Isto para dizer que os desafios são enormes e, claro está, imprevisíveis. Mas o esforço de compreensão dos fenómenos pelo Direito faz com que este comece a optar por acompanhar, cum grano salis, estas novas realidades. O esforço tem que se desenvolver (leia-se concertar) em patamares complementares, por referência, também, à volatilidade de desenvolvimento do tema. Um primeiro vector que se conforma com o esforço de regulamentação já em desenvolvimento e que se relaciona, como vimos, com o tratamento jurídico das clouds, smartcities, blockchain, bitcoins, aplicações robóticas, etc. Um segundo vector que se relaciona com o inegável backlash de utilização da IA e gestão daquele medo supra-mencionado, minimizando-o com as devidas notas de ética e humanidade no âmbito das actividades sociais em que aquela seja utilizada. Um terceiro vector relacionado com a utilização da IA no trabalho, sendo que aqui, pelo óbvio interesse profissional, sublinha-se que existe já um número até elevado de ventures que tentam providenciar serviços jurídicos e que acabam por utilizar a vertente tecnológica para criar oportunidades tanto para clientes, como para os próprios advogados. Um quarto e último patamar relacionado com um vector de responsabilização da utilização desta IA em todas estas realidades. Neste último caso, é interessante referir, por e como exemplo, que será um desafio enquadrar a responsabilidade emergente de acidentes com utilização, ainda que em fase de testes, dos veículos com software de condução.

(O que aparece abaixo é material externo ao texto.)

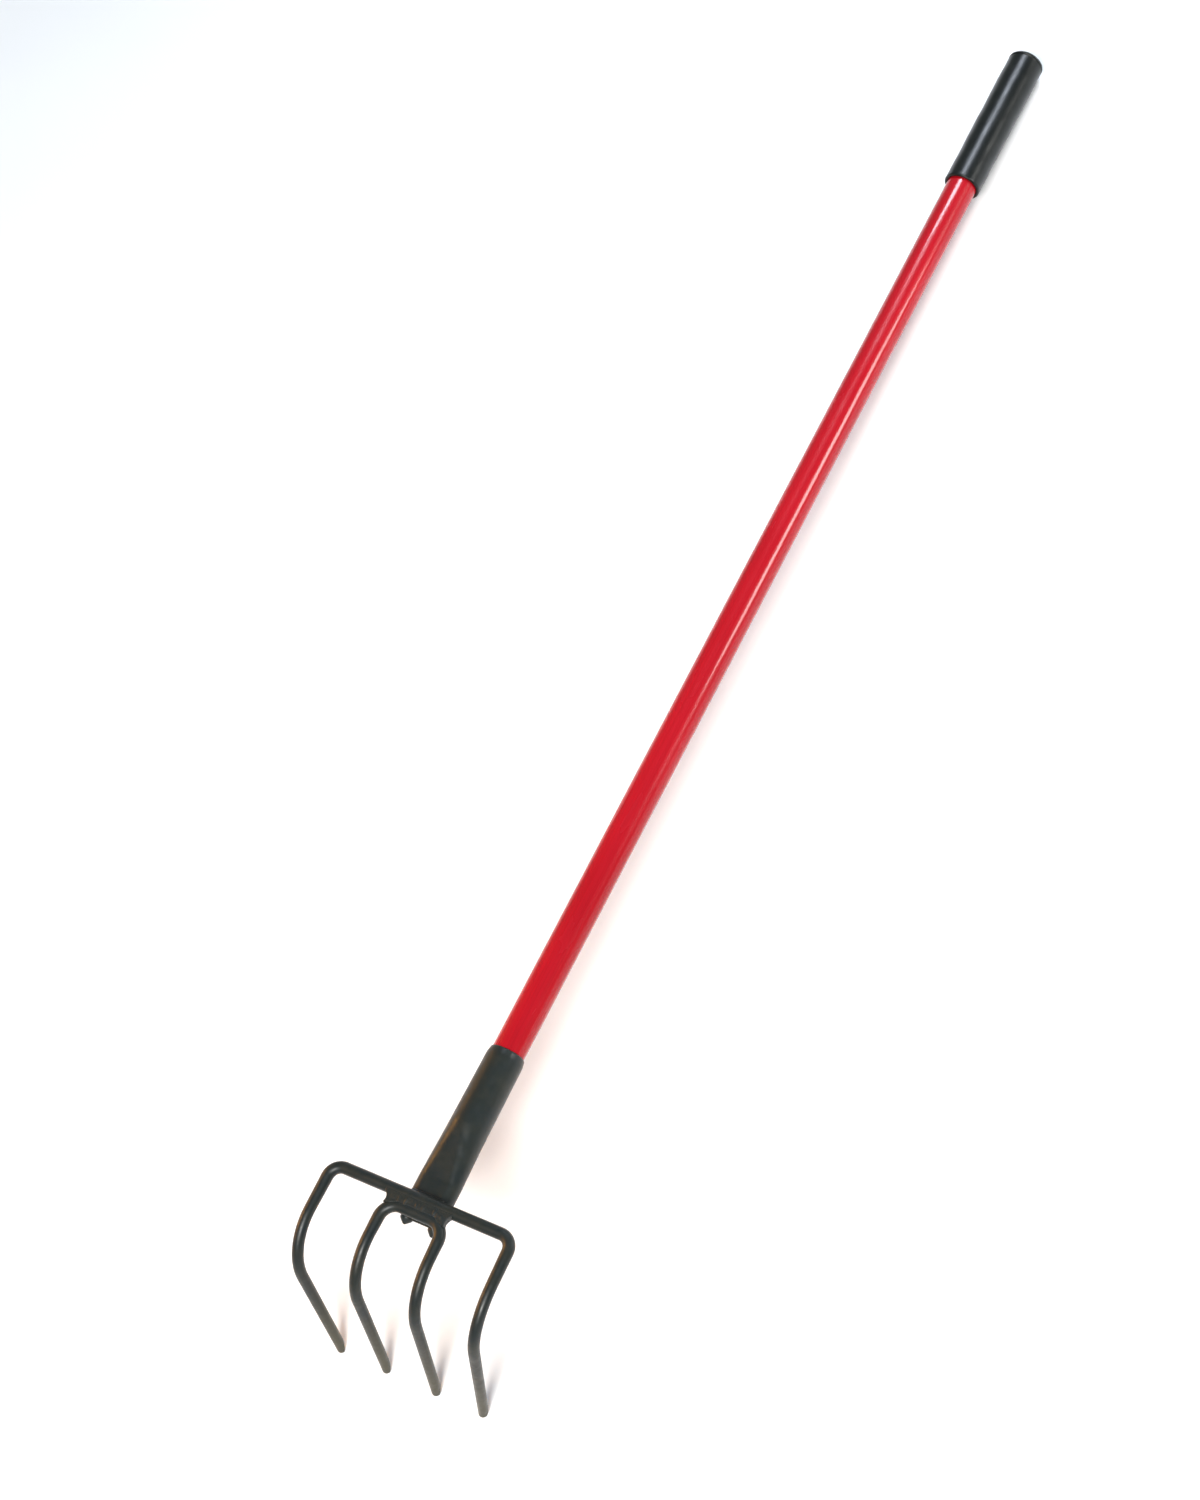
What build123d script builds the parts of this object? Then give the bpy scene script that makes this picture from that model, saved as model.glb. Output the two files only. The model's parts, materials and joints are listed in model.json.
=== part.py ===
"""Four-tine hook fork: a welded steel head on a straight fibreglass handle with a vinyl grip.

The tool lies as it is put down on a floor: on its four tine tips and on the end of its grip.
+X runs from the head to the grip and +Z is up. The origin is on the floor, under the middle of
the tool's overall box.

Most shapes are drawn in the plane named tool, which follows the handle's axis. In its
coordinates x runs across the head, y points from the handle to the side that the tips point
to, and z runs along the handle, from the outer crossbar at zero up to the grip.
"""

import os
from math import cos, radians, sin, sqrt

from build123d import *

os.makedirs("parts", exist_ok=True)

# ---- driving dimensions, mm ----

# handle
handle_diameter = 31.75  # one and a quarter inches
handle_wall = 3.2
handle_start = 84.0  # lower end of the tube, inside the ferrule
core_length = 150.0  # dowel that backs the tube where the ferrule grips it

# grip
grip_diameter = 38.9
grip_start = 1200.0
grip_end = 1376.0
grip_end_wall = 4.0
grip_edge_radius = 7.0
grip_crown_radius = 150.0  # of the slightly domed end face
grip_mouth_radius = 0.8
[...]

Elon Musk, o homem que colocou um roadster em órbita ao som de David Bowie, e, portanto, insuspeito nesta sede, desabafava que "I’m increasingly inclined to think that there should be some regulatory oversight (…) I mean with artificial intelligence we’re summoning the demon". E longe do medo cinematográfico, existe de facto a necessidade dos esforços legais acompanharem estas novas realidades. Temperando receios, assumindo desafios, criando oportunidades. Legislando para lá das máquinas. Com sensibilidade. Com alma.